Dyck Numbers, III. Enumeration and bijection with symmetric Dyck paths

TL;DR

This paper enumerates Dyck numbers, explores their properties, and constructs a bijection with symmetric Dyck paths, revealing an infinite forest structure and providing software tools for analysis.

Contribution

It introduces a new bijection between Dyck numbers and symmetric Dyck paths, and models this relationship as an infinite forest of trees with software support.

Findings

Enumeration of Dyck numbers matching OEIS A036991

Construction of a bijection with symmetric Dyck paths

Representation of the bijection as an infinite forest of trees

Abstract

Dyck paths (also balanced brackets and Dyck words) are among the most heavily studied Catalan families. This paper is a continuation of [2, 3]. In the paper we enumerate the terms of the OEIS A036991, Dyck numbers, and construct a concomitant bijection with symmetric Dyck paths.

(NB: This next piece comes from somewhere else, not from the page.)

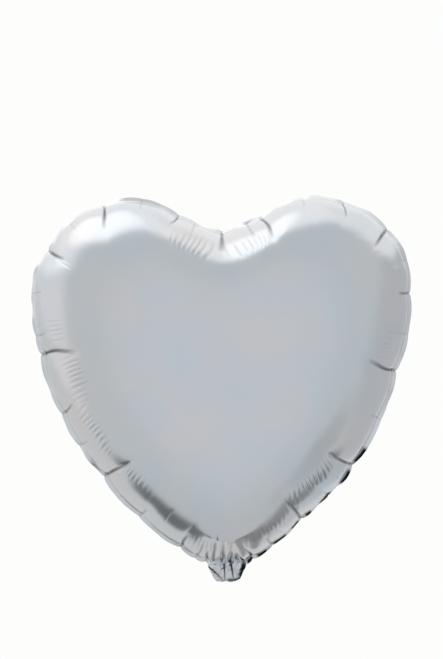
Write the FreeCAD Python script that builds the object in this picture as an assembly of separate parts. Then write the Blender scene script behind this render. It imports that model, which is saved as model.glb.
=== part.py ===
import FreeCAD, Part
import math
import os

# Heart-shaped foil balloon, 18 inch size, inflated.
#
# Frame: millimetres, +Z up through the cleft, +X to the viewer's right, the front faces -Y.
# The origin is the tail root, where a ribbon is tied.  The two skins are welded in the plane y = 0.
# Films are drawn thicker than they are: FOIL and VALVE are stand-in thicknesses.

V = FreeCAD.Vector

# ---------------------------------------------------------------- driving dimensions (mm)
FOIL = 0.5                 # stand-in thickness of the metallised film
VALVE = 0.3                # stand-in thickness of the clear valve film
BULGE = 75.0               # height of each half over the weld plane
RIM = 5.0                  # width of the flat welded rim outside the weld line
CENTRE_Z = 195.0           # height of the highest point of the dome over the tail root
FULLNESS = 3.0             # exponent of the dome profile, 2 would be an ellipse
ROUND_RADIUS = 172.0       # radius the dome's level lines round off to near the top

CLEFT = (0.0, 334.5)       # weld line at the cleft (x, z)
LOBE_TOP = (91.0, 366.5)   # weld line at the top of a lobe
SIDE = (186.5, 280.0)      # weld line at the widest place
FLANK = (110.0, 80.0)      # a point on the straight lower flank
FLANK_SLOPE = 47.0         # degrees, direction of the flank from horizontal
TIP = (0.0, 3.0)           # weld line at the bottom tip, over the tail

TAIL_WIDTH = 36.0
TAIL_SEAL = 5.0            # welded margin on each side of the tail
FOLD_Z = -14.5             # height of the fold the tail turns on
STUB_END_Z = FOLD_Z + 1.1  # the fixed part of the tail stops just above the fold
FLAP_START = 2.2           # distance of the folding part from the fold axis
FLAP_LENGTH = 46.0         # to its free end, from the fold axis
FOLD_LEAN = 52.0           # degrees the folded tail leans back from upright

VALVE_WIDTH = 20.0
NECK_TOP_Z = 20.0          # the valve films are free above this height
LIP_GAP = 0.3              # between neck and lip, and between the two lips
LIP_TOP_Z = 105.0
MOUTH_END = 43.0           # end of the valve films in the tail, from the fold axis
HOLE_RADIUS = 4.5          # filling hole
HOLE_AT = 34.0             # its distance from the fold axis

RINGS = 13                 # level lines the dome is lofted through
TURNS = 96                 # points on each level line
CAP = 0.07                 # the innermost level line, closed by a flat cap


def bezier(a, b, c, d, t):
    """Point of a cubic Bezier curve."""
    s = 1.0 - t
    k = (s * s * s, 3 * s * s * t, 3 * s * t * t, t * t * t)
    return tuple(k[0] * p + k[1] * q + k[2] * r + k[3] * w for p, q, r, w in zip(a, b, c, d))


def half_outline(steps=400):
    """Right half of the weld line, from the cleft clockwise down to the tip."""
    lean = math.radians(FLANK_SLOPE)
    along = (math.cos(lean), math.sin(lean))
    spans = (
        (CLEFT, (28, CLEFT[1]), (LOBE_TOP[0] - 34, LOBE_TOP[1]), LOBE_TOP),
        (LOBE_TOP, (LOBE_TOP[0] + 45, LOBE_TOP[1]), (SIDE[0], SIDE[1] + 53), SIDE),
        (SIDE, (SIDE[0], SIDE[1] - 72), tuple(f + 50 * a for f, a in zip(FLANK, along)), FLANK),
        (FLANK, tuple(f - 78 * a for f, a in zip(FLANK, along)), (20, TIP[1]), TIP),
    )
    return [bezier(*span, i / steps) for span in spans for i in range(steps)] + [TIP]


def rays():
    """Direction and distance from the centre to points evenly spaced along the weld line."""
    outline = half_outline()
    length = [0.0]
    for a, b in zip(outline, outline[1:]):
        length.append(length[-1] + math.dist(a, b))
    half = TURNS // 2
    right, k = [], 0
    for i in range(half + 1):
        while length[k] < length[-1] * i / half - 1e-6:
            k += 1
        x, z = outline[k]
        right.append((math.atan2(x, z - CENTRE_Z), math.hypot(x, z - CENTRE_Z)))
    return right + [(2 * math.pi - angle, far) for angle, far in reversed(right[1:-1])]


RAYS = rays()


def ring(part, height, side, inset=0.0):
    """Closed smooth level line of the dome at a share `part` of the way out to the weld line."""
    points = []
    for angle, far in RAYS:
        size = part * (part * (far - inset) + (1 - part) * ROUND_RADIUS)
        points.append(V(size * math.sin(angle), side * height, CENTRE_Z + size * math.cos(angle)))
    curve = Part.BSplineCurve()
    curve.interpolate(Points=points, PeriodicFlag=True)
    return Part.Wire(curve.toShape())


def dome(side, inset, bulge):
    """Solid half balloon: rings lofted from the weld plane to a small flat cap."""
    wires = []
    steep = math.acos(CAP)
    for i in range(RINGS):
        part = math.cos(steep * i / (RINGS - 1))
        wires.append(ring(part, bulge * math.sqrt(1 - part ** FULLNESS), side, inset))
    return Part.makeLoft(wires, True, False)


def plate(outset, side, thickness):
    """Flat plate of the outline moved outward by `outset`, on one side of the weld plane."""
    face = Part.Face(ring(1.0, 0.0, side, -outset))
    return face.extrude(V(0, side * thickness, 0))


def box(x, y, z):
    """Box between the given (low, high) pairs."""
    return Part.makeBox(x[1] - x[0], y[1] - y[0], z[1] - z[0], V(x[0], y[0], z[0]))


def layer(side, near, far):
    """The (low, high) pair of a layer lying between two distances on one side of y = 0."""
    return (min(side * near, side * far), max(side * near, side * far))


def panel(side):
    """One half of the skin: dome, its half of the welded rim and of the tail root."""
    half, pocket = TAIL_WIDTH / 2, TAIL_WIDTH / 2 - TAIL_SEAL
    inside = dome(side, FOIL, BULGE - FOIL)
    root = box((-half, half), layer(side, 0, FOIL + VALVE), (STUB_END_Z, TIP[1] + 2))
    flat = plate(RIM, side, FOIL).fuse(root).cut(inside)
    skin = dome(side, 0.0, BULGE).cut(inside).fuse(flat)
    return skin.cut(box((-pocket, pocket), layer(side, 0, VALVE), (STUB_END_Z - 1, NECK_TOP_Z)))


def strip(side, width, near, far, start, end):
    """Rectangular film from `start` to `end` in height."""
    return box((-width / 2, width / 2), layer(side, near, far), (start, end))


def fold(shape):
    """Turn a hanging piece up behind the balloon, about the fold axis."""
    out = shape.copy()
    out.rotate(V(0, 0, FOLD_Z), V(1, 0, 0), 180 - FOLD_LEAN)
    return out


def flap(side):
    """One film of the folding tail, recessed for the valve film it is welded to."""
    top, end = FOLD_Z - FLAP_START, FOLD_Z - FLAP_LENGTH
    film = strip(side, TAIL_WIDTH, 0, FOIL + VALVE, end, top)
    edges = [e for e in film.Edges if abs(e.BoundBox.ZMax - end) < 1e-6 and e.BoundBox.YLength > 0.1]
    film = film.makeFillet(6.0, edges)
    pocket = strip(side, TAIL_WIDTH - 2 * TAIL_SEAL, 0, VALVE, FOLD_Z - MOUTH_END, top + 1)
    return fold(hole(film.cut(pocket), side))


def mouth(side):
    """One valve film inside the folding tail."""
    film = strip(side, VALVE_WIDTH, 0, VALVE, FOLD_Z - MOUTH_END + 0.1, FOLD_Z - FLAP_START)
    return fold(hole(film, side))


def hole(film, side):
    """Filling hole, only through the films of the front side."""
    if side > 0:
        return film
    drill = Part.makeCylinder(HOLE_RADIUS, 4, V(0, -3, FOLD_Z - HOLE_AT), V(0, 1, 0))
    return film.cut(drill.common(box((-20, 20), (-3, 0), (-100, 0))))


def neck(side):
    """Valve film held in the tail root."""
    return strip(side, VALVE_WIDTH, 0, VALVE, STUB_END_Z, NECK_TOP_Z)


def lip(side):
    """Free inner end of a valve film."""
    near = LIP_GAP / 2
    film = strip(side, VALVE_WIDTH, near, near + VALVE, NECK_TOP_Z + LIP_GAP, LIP_TOP_Z)
    edges = [e for e in film.Edges if abs(e.BoundBox.ZMin - LIP_TOP_Z) < 1e-6 and e.BoundBox.YLength > 0.1]
    return film.makeFillet(4.0, edges)


PIECES = {"panel": panel, "valve_neck": neck, "valve_lip": lip, "tail_flap": flap, "valve_mouth": mouth}


def main():
    os.makedirs("parts", exist_ok=True)
    for name, build in PIECES.items():
        for word, side in (("front", -1), ("rear", 1)):
            node = f"{word}_panel" if name == "panel" else f"{name}_{word}"
            solid = build(side).Solids[0]
            print(node, solid.isValid(), round(solid.Volume), solid.BoundBox)
            solid.exportStep(f"parts/{node}.step")


main()
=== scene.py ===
"""Heart-shaped foil balloon: the looks, built around the CAD frame.

Shapes are worked out in millimetres in the CAD's frame (+Z up through the cleft, the front faces -Y,
the origin at the tail root) and put into the meshes in metres.
"""
import math

import bpy
import numpy as np
from mathutils import Matrix, Vector


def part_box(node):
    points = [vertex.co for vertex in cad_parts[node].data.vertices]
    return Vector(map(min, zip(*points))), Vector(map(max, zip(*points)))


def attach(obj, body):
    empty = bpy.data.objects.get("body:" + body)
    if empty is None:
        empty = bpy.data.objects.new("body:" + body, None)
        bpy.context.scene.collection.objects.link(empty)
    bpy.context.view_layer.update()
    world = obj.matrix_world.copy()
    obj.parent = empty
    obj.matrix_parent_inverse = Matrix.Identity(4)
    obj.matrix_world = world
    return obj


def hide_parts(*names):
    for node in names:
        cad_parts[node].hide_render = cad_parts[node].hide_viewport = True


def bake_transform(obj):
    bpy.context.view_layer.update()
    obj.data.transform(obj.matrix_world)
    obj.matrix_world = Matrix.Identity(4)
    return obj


bl_info = {
    "name": "Heart Foil Balloon",
    "version": (1, 0, 0),
    "blender": (4, 5, 0),
    "location": "3D View > Sidebar > Balloon",
    "description": "Builds a heart-shaped foil balloon with pleated film around its CAD frame",
    "category": "Object",
}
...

In the case of binary coding of Dyck paths we work with compact natural numbers after removing leading zeros. Analysis of binary suffixes, allowed us to obtain a bijection between arbitrary A036991 terms and symmetric A036991 terms which encode symmetric Dyck paths. The bijection generates a forest of unary non-intersecting infinite trees. The root of each bijection tree is an asymmetric term; the other nodes are symmetrical. There are an infinite number of such trees. The reader is offered a software package for working with bijection trees.